Exercise requirements: Reproduce, word for word, every line from the first one down to the line containing "z_dir=(0, -0.9, 0.44))", and nothing else.

Material provided:
*****

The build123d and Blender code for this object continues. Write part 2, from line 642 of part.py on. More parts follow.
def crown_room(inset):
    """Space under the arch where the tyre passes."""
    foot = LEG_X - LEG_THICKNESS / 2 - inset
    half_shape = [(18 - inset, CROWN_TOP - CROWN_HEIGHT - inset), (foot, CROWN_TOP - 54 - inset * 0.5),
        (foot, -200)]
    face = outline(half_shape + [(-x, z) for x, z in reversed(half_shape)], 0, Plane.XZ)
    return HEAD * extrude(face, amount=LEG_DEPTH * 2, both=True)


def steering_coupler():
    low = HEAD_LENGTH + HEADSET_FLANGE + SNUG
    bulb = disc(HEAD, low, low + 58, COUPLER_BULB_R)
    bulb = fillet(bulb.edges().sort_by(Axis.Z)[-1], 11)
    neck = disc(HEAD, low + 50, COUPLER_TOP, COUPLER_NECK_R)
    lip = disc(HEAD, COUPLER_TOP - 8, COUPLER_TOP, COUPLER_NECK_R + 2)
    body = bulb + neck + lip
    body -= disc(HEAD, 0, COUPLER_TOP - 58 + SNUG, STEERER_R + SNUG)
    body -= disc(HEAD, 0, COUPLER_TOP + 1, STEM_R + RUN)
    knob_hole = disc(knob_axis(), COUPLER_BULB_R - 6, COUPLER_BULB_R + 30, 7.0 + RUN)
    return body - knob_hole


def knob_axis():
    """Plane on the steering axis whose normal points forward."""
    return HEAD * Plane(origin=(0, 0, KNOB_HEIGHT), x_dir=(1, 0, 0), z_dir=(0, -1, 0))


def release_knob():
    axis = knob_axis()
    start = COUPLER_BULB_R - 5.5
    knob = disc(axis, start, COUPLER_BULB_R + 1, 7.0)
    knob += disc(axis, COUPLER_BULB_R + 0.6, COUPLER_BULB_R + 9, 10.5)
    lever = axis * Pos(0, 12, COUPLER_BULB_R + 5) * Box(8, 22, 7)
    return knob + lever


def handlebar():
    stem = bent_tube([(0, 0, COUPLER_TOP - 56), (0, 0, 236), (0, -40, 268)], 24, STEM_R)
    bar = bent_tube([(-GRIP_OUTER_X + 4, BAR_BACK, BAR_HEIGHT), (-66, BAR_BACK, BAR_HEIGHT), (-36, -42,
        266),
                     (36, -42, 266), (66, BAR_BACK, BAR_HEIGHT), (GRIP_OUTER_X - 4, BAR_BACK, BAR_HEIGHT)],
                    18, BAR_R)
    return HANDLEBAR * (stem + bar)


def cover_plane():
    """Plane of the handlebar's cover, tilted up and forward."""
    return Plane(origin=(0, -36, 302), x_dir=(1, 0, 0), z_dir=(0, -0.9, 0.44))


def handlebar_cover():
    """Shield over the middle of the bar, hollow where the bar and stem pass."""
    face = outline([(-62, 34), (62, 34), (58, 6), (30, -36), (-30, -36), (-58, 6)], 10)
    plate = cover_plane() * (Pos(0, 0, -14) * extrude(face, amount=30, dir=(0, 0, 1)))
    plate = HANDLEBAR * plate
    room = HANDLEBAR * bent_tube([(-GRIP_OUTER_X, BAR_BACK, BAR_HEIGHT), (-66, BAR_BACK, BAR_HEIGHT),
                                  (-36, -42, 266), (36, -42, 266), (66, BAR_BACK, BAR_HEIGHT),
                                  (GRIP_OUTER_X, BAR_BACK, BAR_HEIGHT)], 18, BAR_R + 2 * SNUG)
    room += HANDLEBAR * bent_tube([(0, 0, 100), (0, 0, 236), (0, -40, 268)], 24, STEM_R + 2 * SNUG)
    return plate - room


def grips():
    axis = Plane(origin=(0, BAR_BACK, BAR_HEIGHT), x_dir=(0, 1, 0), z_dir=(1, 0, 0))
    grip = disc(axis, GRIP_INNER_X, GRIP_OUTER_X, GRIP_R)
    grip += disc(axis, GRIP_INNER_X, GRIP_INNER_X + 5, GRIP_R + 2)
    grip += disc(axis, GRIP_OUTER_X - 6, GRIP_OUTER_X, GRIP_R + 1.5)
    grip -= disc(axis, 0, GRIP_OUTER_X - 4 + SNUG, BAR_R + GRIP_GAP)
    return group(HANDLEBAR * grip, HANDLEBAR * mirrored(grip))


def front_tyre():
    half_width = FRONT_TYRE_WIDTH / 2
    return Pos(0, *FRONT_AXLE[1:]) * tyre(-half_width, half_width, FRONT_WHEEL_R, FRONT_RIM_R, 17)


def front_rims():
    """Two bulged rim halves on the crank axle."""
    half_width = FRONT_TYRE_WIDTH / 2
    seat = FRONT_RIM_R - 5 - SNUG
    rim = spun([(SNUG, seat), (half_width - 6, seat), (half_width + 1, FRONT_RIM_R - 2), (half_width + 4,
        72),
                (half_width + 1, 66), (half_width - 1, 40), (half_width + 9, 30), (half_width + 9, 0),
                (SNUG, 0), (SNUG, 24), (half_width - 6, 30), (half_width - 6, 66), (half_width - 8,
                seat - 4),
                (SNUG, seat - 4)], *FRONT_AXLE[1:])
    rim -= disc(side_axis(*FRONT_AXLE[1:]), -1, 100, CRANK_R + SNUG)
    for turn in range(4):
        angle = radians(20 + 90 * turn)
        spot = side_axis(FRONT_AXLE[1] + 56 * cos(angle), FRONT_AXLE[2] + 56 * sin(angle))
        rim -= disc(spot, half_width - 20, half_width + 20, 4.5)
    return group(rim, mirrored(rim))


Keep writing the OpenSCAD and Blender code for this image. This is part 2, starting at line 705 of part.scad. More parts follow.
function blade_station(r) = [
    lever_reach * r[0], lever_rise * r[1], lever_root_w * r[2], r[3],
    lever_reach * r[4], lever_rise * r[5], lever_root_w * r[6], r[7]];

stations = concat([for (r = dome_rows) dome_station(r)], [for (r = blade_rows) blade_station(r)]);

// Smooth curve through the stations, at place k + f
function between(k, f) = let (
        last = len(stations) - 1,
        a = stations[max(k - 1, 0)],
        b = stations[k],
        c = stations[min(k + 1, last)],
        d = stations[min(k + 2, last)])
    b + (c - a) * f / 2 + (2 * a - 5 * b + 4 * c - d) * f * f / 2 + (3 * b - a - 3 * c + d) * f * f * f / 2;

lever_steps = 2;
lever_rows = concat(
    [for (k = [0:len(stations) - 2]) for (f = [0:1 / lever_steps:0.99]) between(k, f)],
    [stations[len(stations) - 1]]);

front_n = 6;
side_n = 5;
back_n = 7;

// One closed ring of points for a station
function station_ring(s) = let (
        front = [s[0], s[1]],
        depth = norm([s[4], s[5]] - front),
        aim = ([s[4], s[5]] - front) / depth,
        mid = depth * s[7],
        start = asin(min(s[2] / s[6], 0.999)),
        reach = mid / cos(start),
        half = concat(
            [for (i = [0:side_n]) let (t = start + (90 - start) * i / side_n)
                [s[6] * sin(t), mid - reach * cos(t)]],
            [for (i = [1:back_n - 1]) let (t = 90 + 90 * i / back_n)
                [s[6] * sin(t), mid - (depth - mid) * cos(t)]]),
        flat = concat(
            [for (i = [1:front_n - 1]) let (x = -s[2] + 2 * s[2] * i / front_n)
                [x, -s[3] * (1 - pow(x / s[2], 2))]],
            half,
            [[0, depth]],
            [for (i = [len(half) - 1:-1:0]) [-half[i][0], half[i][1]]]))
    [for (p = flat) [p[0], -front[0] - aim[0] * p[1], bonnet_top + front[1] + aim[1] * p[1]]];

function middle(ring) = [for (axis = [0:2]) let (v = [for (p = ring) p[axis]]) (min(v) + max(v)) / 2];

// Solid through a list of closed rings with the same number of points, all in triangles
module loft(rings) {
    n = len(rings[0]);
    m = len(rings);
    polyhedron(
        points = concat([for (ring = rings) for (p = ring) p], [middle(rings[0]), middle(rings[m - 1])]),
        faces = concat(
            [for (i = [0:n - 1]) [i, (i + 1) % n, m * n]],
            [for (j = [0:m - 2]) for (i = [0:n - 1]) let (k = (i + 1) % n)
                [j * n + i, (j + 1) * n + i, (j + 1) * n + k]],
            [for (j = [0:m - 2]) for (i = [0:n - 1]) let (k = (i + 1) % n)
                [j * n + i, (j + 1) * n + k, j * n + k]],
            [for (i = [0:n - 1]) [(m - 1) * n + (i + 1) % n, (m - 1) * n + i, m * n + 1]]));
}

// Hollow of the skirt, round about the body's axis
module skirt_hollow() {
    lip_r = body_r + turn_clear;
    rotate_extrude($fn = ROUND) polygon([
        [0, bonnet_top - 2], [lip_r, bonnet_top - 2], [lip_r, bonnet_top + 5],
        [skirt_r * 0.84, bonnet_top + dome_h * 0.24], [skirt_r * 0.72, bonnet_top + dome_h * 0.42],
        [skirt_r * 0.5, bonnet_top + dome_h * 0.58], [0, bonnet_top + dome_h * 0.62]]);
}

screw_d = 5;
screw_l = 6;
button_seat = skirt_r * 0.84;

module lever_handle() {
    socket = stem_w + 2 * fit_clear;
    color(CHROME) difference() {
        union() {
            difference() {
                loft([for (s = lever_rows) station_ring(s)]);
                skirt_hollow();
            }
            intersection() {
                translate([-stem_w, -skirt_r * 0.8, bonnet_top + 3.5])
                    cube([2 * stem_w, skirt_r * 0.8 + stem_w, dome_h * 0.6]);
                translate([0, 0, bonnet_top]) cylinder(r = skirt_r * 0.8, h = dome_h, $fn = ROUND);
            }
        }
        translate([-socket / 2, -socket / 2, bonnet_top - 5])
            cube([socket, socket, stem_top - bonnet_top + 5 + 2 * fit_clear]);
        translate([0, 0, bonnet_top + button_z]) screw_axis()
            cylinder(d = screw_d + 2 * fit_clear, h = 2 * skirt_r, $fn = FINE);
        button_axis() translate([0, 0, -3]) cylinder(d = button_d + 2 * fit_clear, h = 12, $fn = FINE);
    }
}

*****

Exercise response:
The build123d and Blender code for this object continues. Write part 2, from line 642 of part.py on. More parts follow.
def crown_room(inset):
    """Space under the arch where the tyre passes."""
    foot = LEG_X - LEG_THICKNESS / 2 - inset
    half_shape = [(18 - inset, CROWN_TOP - CROWN_HEIGHT - inset), (foot, CROWN_TOP - 54 - inset * 0.5),
        (foot, -200)]
    face = outline(half_shape + [(-x, z) for x, z in reversed(half_shape)], 0, Plane.XZ)
    return HEAD * extrude(face, amount=LEG_DEPTH * 2, both=True)


def steering_coupler():
    low = HEAD_LENGTH + HEADSET_FLANGE + SNUG
    bulb = disc(HEAD, low, low + 58, COUPLER_BULB_R)
    bulb = fillet(bulb.edges().sort_by(Axis.Z)[-1], 11)
    neck = disc(HEAD, low + 50, COUPLER_TOP, COUPLER_NECK_R)
    lip = disc(HEAD, COUPLER_TOP - 8, COUPLER_TOP, COUPLER_NECK_R + 2)
    body = bulb + neck + lip
    body -= disc(HEAD, 0, COUPLER_TOP - 58 + SNUG, STEERER_R + SNUG)
    body -= disc(HEAD, 0, COUPLER_TOP + 1, STEM_R + RUN)
    knob_hole = disc(knob_axis(), COUPLER_BULB_R - 6, COUPLER_BULB_R + 30, 7.0 + RUN)
    return body - knob_hole


def knob_axis():
    """Plane on the steering axis whose normal points forward."""
    return HEAD * Plane(origin=(0, 0, KNOB_HEIGHT), x_dir=(1, 0, 0), z_dir=(0, -1, 0))


def release_knob():
    axis = knob_axis()
    start = COUPLER_BULB_R - 5.5
    knob = disc(axis, start, COUPLER_BULB_R + 1, 7.0)
    knob += disc(axis, COUPLER_BULB_R + 0.6, COUPLER_BULB_R + 9, 10.5)
    lever = axis * Pos(0, 12, COUPLER_BULB_R + 5) * Box(8, 22, 7)
    return knob + lever


def handlebar():
    stem = bent_tube([(0, 0, COUPLER_TOP - 56), (0, 0, 236), (0, -40, 268)], 24, STEM_R)
    bar = bent_tube([(-GRIP_OUTER_X + 4, BAR_BACK, BAR_HEIGHT), (-66, BAR_BACK, BAR_HEIGHT), (-36, -42,
        266),
                     (36, -42, 266), (66, BAR_BACK, BAR_HEIGHT), (GRIP_OUTER_X - 4, BAR_BACK, BAR_HEIGHT)],
                    18, BAR_R)
    return HANDLEBAR * (stem + bar)


def cover_plane():
    """Plane of the handlebar's cover, tilted up and forward."""
    return Plane(origin=(0, -36, 302), x_dir=(1, 0, 0), z_dir=(0, -0.9, 0.44))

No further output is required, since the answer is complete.